All the hours of loneliness really do start getting to you. The first few months are just so awesome and cool because every sight you see is a first and you're always in awe. But when you've ran the same road 50 times and run it several times a week it becomes dull. This is another reality that you don't hear about much.

You must learn to cope with this or it will eat you inside out. You could talk to your friends, but from my experiences they're always just too busy. Its hard to say "Ill call you tomorrow at 2" when you don't even know how your schedule tomorrow looks like. You pretty much fall off the radar with your friends and family. Here's a truth, I haven't been to my families thanksgiving party in two years. This year, they didn't even bother to call me. Do you know what happened? They forgot. When you're not there anymore, especially when its been like that for years, people forget about you and they move on. Its as if you went to jail and they'll see you when you get out.

So to the three people reading this, please consider this before and as you go along in trucking.
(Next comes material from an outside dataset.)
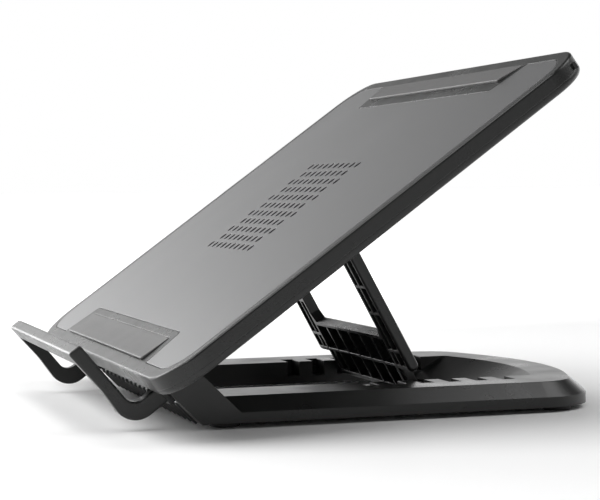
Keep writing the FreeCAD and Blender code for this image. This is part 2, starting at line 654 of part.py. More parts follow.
def prop_frame():
    """H-frame drawn hanging straight down from its hinge at the origin, open side to the front."""
    half = PROP_T / 2
    wide, tall = GUSSET
    corners = [V(-LEG_IN, -half, -WEB_START), V(-LEG_IN, -half, tall - WEB_START),
               V(wide - LEG_IN, -half, -WEB_START)]
    gusset = Part.Face(Part.makePolygon(corners + corners[:1])).extrude(V(0, PROP_T, 0))
    leg = prop_leg()
    body = fuse([prop_web(), leg, mirrored(leg), gusset, mirrored(gusset)])
    return body.cut(both(rod_x(LEG_IN - 1, PROP_OUT + 1, 0, 0, PIN_R + RUN_CLEAR)))


parts["prop_frame"] = placed(prop_frame(), PROP_HINGE, FreeCAD.Rotation(V(1, 0, 0), 90 - PROP_LEAN))

# ---------------------------------------------------------------- base
REAR_TURN = math.radians(20.0)   # slope of the rear outline beside its corners
REAR_R = 168.0
CORNER_Y = 90.0                  # where the top outline's side would meet its rear slope
CORNER_TOP_R = 24.0
OPEN_FRONT = -88.0
OPEN_REAR = 99.8                 # where both straight ends of the arched rear wall would meet, at its top
OPEN_TURN = math.radians(17.0)
OPEN_ARC_R = 150.0
OPEN_SLOPE = 1.9                 # how far the rear wall comes forward for each mm down
OPEN_R = 3.0
SHELL = 2.4
FEET = [(x, y) for x in (-84.0, 84.0) for y in (-84.0, 84.0)]
FOOT_R = 7.0
FOOT_SINK = 1.0
BUSH_R = 3.1
KNUCKLE_R = 4.5
ARM_STEP = 15.5                  # rise and forward lean of the arm's straight front edge
ARM_FOOT = 16.6 * math.sqrt(2)   # length of the arm along the floor
LEAN_TOP = 11.5                  # height at which the leaning front turns up
LIP_FRONT = BASE_FRONT - LEAN_TOP + FOOT_H
RIB_COUNT = 18
RIB_PITCH = 10.0
RIB_R = 1.5
RIB_LEN = 13.2
NOTCH_OUT = 71.5                 # half width over a pair of notches
NOTCH_LAST = NOTCH_FIRST + NOTCH_PITCH * (NOTCH_COUNT - 1)


def base_outline(grow, z, front):
    """Plan outline of the base: straight sides and a broad rear arc."""
    half = RAIL_OUT + grow
    apex = CORNER_Y + RAIL_OUT * math.tan(REAR_TURN) + grow / math.cos(REAR_TURN)
    side = apex - half * math.tan(REAR_TURN)
    radius = CORNER_TOP_R + grow
    corners = [(-half, front, 0), (half, front, 0), (half, side, radius), (0, apex, REAR_R + grow),
               (-half, side, radius)]
    return rounded_wire(corners, z)


def opening(z0, z1, grow=0.0):
    """Space between the rails; its arched rear wall slopes back as it rises."""
    wires = []
    half = RAIL_IN + grow
    front = OPEN_FRONT - grow
    for z in (z0, z1):
        apex = OPEN_REAR - (BASE_TOP - z) * OPEN_SLOPE + grow / math.cos(OPEN_TURN)
        side = apex - half * math.tan(OPEN_TURN)
        corners = [(-half, front, OPEN_R), (half, front, OPEN_R), (half, side, OPEN_R),
                   (0, apex, OPEN_ARC_R + grow), (-half, side, OPEN_R)]
        wires.append(rounded_wire(corners, z))
    return Part.makeLoft(wires, True, True)


def base_arm():
    """Forward-leaning arm that carries the plate hinge."""
    x0, x1 = ARM_X
    heel = BASE_FRONT + ARM_FOOT
    outline = [(BASE_FRONT, FOOT_H, 1.0), (BASE_FRONT - ARM_STEP, FOOT_H + ARM_STEP, 3.0),
               (HINGE_Y - 3.2, HINGE_Z - 3.2, 2.0), (HINGE_Y + 3.0, HINGE_Z + 3.0, 2.0),
               (heel - 22.5, FOOT_H + 22.0, 3.0), (heel - 4.8, FLANGE_TOP - 0.4, 0), (heel + 1, FOOT_H, 0)]
    arm = fuse([profile_x(outline, x0, x1), rod_x(x0, x1, HINGE_Y, HINGE_Z, KNUCKLE_R)])
    return arm.cut(rod_x(x0 - 1, x1 + 1, HINGE_Y, HINGE_Z, BUSH_R))


def base_shell():
    """Outer skin of the base: flanged sides and rear, and a front that leans forward."""
    grow = FLANGE_OUT - RAIL_OUT
    flange = Part.Face(base_outline(grow, FOOT_H, BASE_FRONT)).extrude(V(0, 0, FLANGE_TOP - FOOT_H))
    slopes = Part.makeLoft([base_outline(grow, FLANGE_TOP, BASE_FRONT),
                            base_outline(0, BASE_TOP, BASE_FRONT)], True, True)
    lip = profile_x([(BASE_FRONT + 4, FOOT_H, 0), (BASE_FRONT, FOOT_H, 0), (LIP_FRONT, LEAN_TOP, 1.0),
                     (LIP_FRONT + 2.8, BASE_TOP, 1.0), (BASE_FRONT + 4, BASE_TOP, 0)], -ARM_X[0], ARM_X[0])
    return fuse([flange, slopes, lip])


def base_core():
    """Hollow under the base, leaving its walls, the notched blocks and the foot bosses."""
    inset = FLANGE_OUT - RAIL_OUT - SHELL
    front = BASE_FRONT + SHELL
    roof = BASE_TOP - SHELL
    low = Part.Face(base_outline(inset, FOOT_H, front)).extrude(V(0, 0, FLANGE_TOP - FOOT_H - 1.0))
    high = Part.makeLoft([base_outline(inset, FLANGE_TOP - 1.0, front), base_outline(-SHELL, roof, front)],
                         True, True)
    notch_block = box(RAIL_IN, NOTCH_OUT + 3, NOTCH_FIRST - 8, NOTCH_LAST + 8, 0, BASE_TOP)
    bosses = [rod_z(x, y, FOOT_H, roof + 0.5, FOOT_R + 1.6) for x, y in FEET]
    kept = [opening(-1, BASE_TOP + 1, SHELL), notch_block, mirrored(notch_block)] + bosses
    return cut(fuse([low, high]), kept)


def base_frame():
    """One moulding: notched rails, arched rear member, leaning ribbed front and two arms."""
    body = cut(base_shell(), [base_core(), opening(-1, BASE_TOP + 1)])
    ribs = []
    for i in range(RIB_COUNT):
        start = V((i - (RIB_COUNT - 1) / 2) * RIB_PITCH, BASE_FRONT + 0.6, FOOT_H + 0.2)
        ribs.append(Part.makeCylinder(RIB_R, RIB_LEN, start, V(0, -1, 1)))
    arm = base_arm()
    body = fuse([body, arm, mirrored(arm)] + ribs)
    tools = [rod_z(x, y, FOOT_H - 1, FOOT_H + FOOT_SINK, FOOT_R + 0.2) for x, y in FEET]
    for i in range(NOTCH_COUNT):
        y = NOTCH_FIRST + NOTCH_PITCH * i
        notch = box(RAIL_IN - 1, NOTCH_OUT, y - NOTCH_LEN / 2, y + NOTCH_LEN / 2, NOTCH_FLOOR, BASE_TOP + 1)
        tools += [notch, mirrored(notch)]
    return cut(body, tools)


def rubber_foot(x, y):
    """Round foot with a softened lower edge."""
    foot = rod_z(x, y, 0, FOOT_H + FOOT_SINK, FOOT_R)
    return foot.makeFillet(0.7, edges_where(foot, lambda p: abs(p.z) < 1e-6))


parts["base_frame"] = base_frame()
parts["base_feet"] = Part.makeCompound([rubber_foot(x, y) for x, y in FEET])
bush = rod_x(*ARM_X, HINGE_Y, HINGE_Z, BUSH_R)
bush = bush.cut(rod_x(ARM_X[0] - 1, ARM_X[1] + 1, HINGE_Y, HINGE_Z, PIN_R + RUN_CLEAR))
parts["hinge_bushes"] = both(bush)

# ---------------------------------------------------------------- origin at the box's bottom centre
everything = Part.makeCompound(list(parts.values())).BoundBox
SHIFT_Y = -(everything.YMin + everything.YMax) / 2

os.makedirs("parts", exist_ok=True)
for name, shape in parts.items():
    moved = shape.translated(V(0, SHIFT_Y, 0))
    parts[name] = moved
    moved.exportStep(os.path.join("parts", name + ".step"))
    print(name, len(moved.Solids), round(moved.Volume), moved.isValid())
print("prop length", round(PROP_LEN, 2), "lean", round(PROP_LEAN, 2), "shift", round(SHIFT_Y, 3))
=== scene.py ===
"""Looks of the laptop cooling pad: materials, rubber pads, screw heads, fan rotor and the prop's ribbing."""
import json
import math

import bmesh
import bpy
from mathutils import Matrix, Vector


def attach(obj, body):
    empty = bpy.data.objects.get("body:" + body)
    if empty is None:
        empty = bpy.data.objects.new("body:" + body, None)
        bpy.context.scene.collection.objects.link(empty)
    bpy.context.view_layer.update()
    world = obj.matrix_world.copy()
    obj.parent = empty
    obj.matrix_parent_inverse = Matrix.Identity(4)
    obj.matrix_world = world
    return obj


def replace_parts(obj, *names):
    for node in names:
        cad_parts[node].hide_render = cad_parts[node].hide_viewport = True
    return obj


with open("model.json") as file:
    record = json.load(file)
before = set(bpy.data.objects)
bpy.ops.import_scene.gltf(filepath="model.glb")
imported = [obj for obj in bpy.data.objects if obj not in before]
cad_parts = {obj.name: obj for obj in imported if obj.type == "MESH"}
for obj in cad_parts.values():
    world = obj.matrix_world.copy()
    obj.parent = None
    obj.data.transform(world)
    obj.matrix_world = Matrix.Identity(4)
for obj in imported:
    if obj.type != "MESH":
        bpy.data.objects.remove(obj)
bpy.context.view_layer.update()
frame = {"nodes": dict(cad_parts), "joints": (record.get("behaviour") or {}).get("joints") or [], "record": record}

MM = 0.001
JOINTS = {joint["name"]: joint for joint in frame["joints"]}
NODES = frame["nodes"]

# ---------------------------------------------------------------- the plate's own frame
# x to the user's right, s up the slope from the plate's front edge, n out of its top surface
TILT = math.radians(-JOINTS["plate_tilt"]["range_deg"][0])      # its lower limit is the plate lying flat
HINGE_S, HINGE_N = 14.2 * MM, -7.5 * MM
PLATE = (Matrix.Translation(JOINTS["plate_tilt"]["pos_m"]) @ Matrix.Rotation(TILT, 4, "X")
         @ Matrix.Translation((0, -HINGE_S, -HINGE_N)))
PLATE_D = 244 * MM
FAN_S = 123.6 * MM


# ---------------------------------------------------------------- node material helpers
BEVEL_SAMPLES = 6
FLAT_DOT, EDGE_DOT = 0.99, 0.85      # how nearly a rounded normal points the way its face does
MIDDLE = (0.3, 0.7)                  # most of a noise's values lie between these


class Shader:
    """A Principled material with a short way to add and link nodes."""

    def __init__(self, name, color, roughness, metallic=0.0, specular=0.5):
        self.material = bpy.data.materials.new(name)
        self.material.use_nodes = True
        self.tree = self.material.node_tree
        self.surface = self.tree.nodes["Principled BSDF"]
        self.set("Base Color", (*color, 1.0))
        self.set("Roughness", roughness)
        self.set("Metallic", metallic)
        self.set("Specular IOR Level", specular)
        self.place = self.add("ShaderNodeTexCoord").outputs["Object"]

    def set(self, socket, value):
        self.surface.inputs[socket].default_value = value

    def add(self, kind, **inputs):
        """A node with some of its inputs set or, when given a socket, linked."""
        node = self.tree.nodes.new(kind)
        for key, value in inputs.items():
            self.feed(node.inputs[key.replace("_", " ")], value)
        return node

    def feed(self, socket, value):
        if isinstance(value, bpy.types.NodeSocket):
            self.tree.links.new(value, socket)
        else:
            socket.default_value = value

    def link(self, output, socket):
        self.tree.links.new(output, self.surface.inputs[socket])

    def noise(self, scale, detail=3.0, stretch=None):
        """Noise whose features are about one over scale metres wide."""
        place = self.place
        if stretch:
            place = self.add("ShaderNodeMapping", Vector=place, Scale=stretch).outputs["Vector"]
        return self.add("ShaderNodeTexNoise", Vector=place, Scale=scale, Detail=detail).outputs["Fac"]

    def ranged(self, value, low, high, to_low, to_high):
        """Value mapped from one range to another."""
        node = self.add("ShaderNodeMapRange", Value=value)
        for key, number in (("From Min", low), ("From Max", high), ("To Min", to_low), ("To Max", to_high)):
            node.inputs[key].default_value = number
        return node.outputs["Result"]

    def mixed(self, share, first, second):
        """Colour between two colours or sockets."""
        node = self.add("ShaderNodeMix")
        node.data_type = "RGBA"
        sockets = [s for s in node.inputs if s.type == "RGBA"]
        self.feed(node.inputs["Factor"], share)
        self.feed(sockets[0], (*first, 1.0) if isinstance(first, tuple) else first)
        self.feed(sockets[1], (*second, 1.0) if isinstance(second, tuple) else second)
        return next(s for s in node.outputs if s.type == "RGBA")

    def rounded(self, radius):
        """Normal that runs round edges as if they had that radius."""
        node = self.add("ShaderNodeBevel", Radius=radius)
        node.samples = BEVEL_SAMPLES
        return node.outputs["Normal"]

    def edges(self, normal):
        """1 on a rounded edge and 0 on a flat face."""
        true_normal = self.add("ShaderNodeNewGeometry").outputs["True Normal"]
        node = self.add("ShaderNodeVectorMath")
        node.operation = "DOT_PRODUCT"
        self.feed(node.inputs[0], normal)
        self.feed(node.inputs[1], true_normal)
        return self.ranged(node.outputs["Value"], FLAT_DOT, EDGE_DOT, 0.0, 1.0)

    def bump(self, height, distance, strength, normal):
        """Normal with a fine relief added to it."""
        node = self.add("ShaderNodeBump", Height=height, Distance=distance, Strength=strength, Normal=normal)
        return node.outputs["Normal"]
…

Daniel there are more than three people reading this my friend. And just so you know I served our country in submarines for 25 years. I have 11 deployments under my belt and I can and tell you I have missed my fair share of events. There are times when we are on missions and the crew has no way to communicate with their families. We too are forgotten until we return home. Our families continue on while we are at the pointy end of the spear. But let me tell you something, your wife does not forget and thinks about you everyday and wants you to come home safely. When I got lonely I just reminded myself of this very fact and kept me focused. Now there were more than one on a sub but I do not consider it to be any different. It takes guts to do what you are doing and what I will be doing starting Jan 5th. If there is one reader who understands what you are going through it is I. Stay strong and and look forward to someday meeting you even if its in a grocery store. Hope you make it home for xmas and safe travels my friend.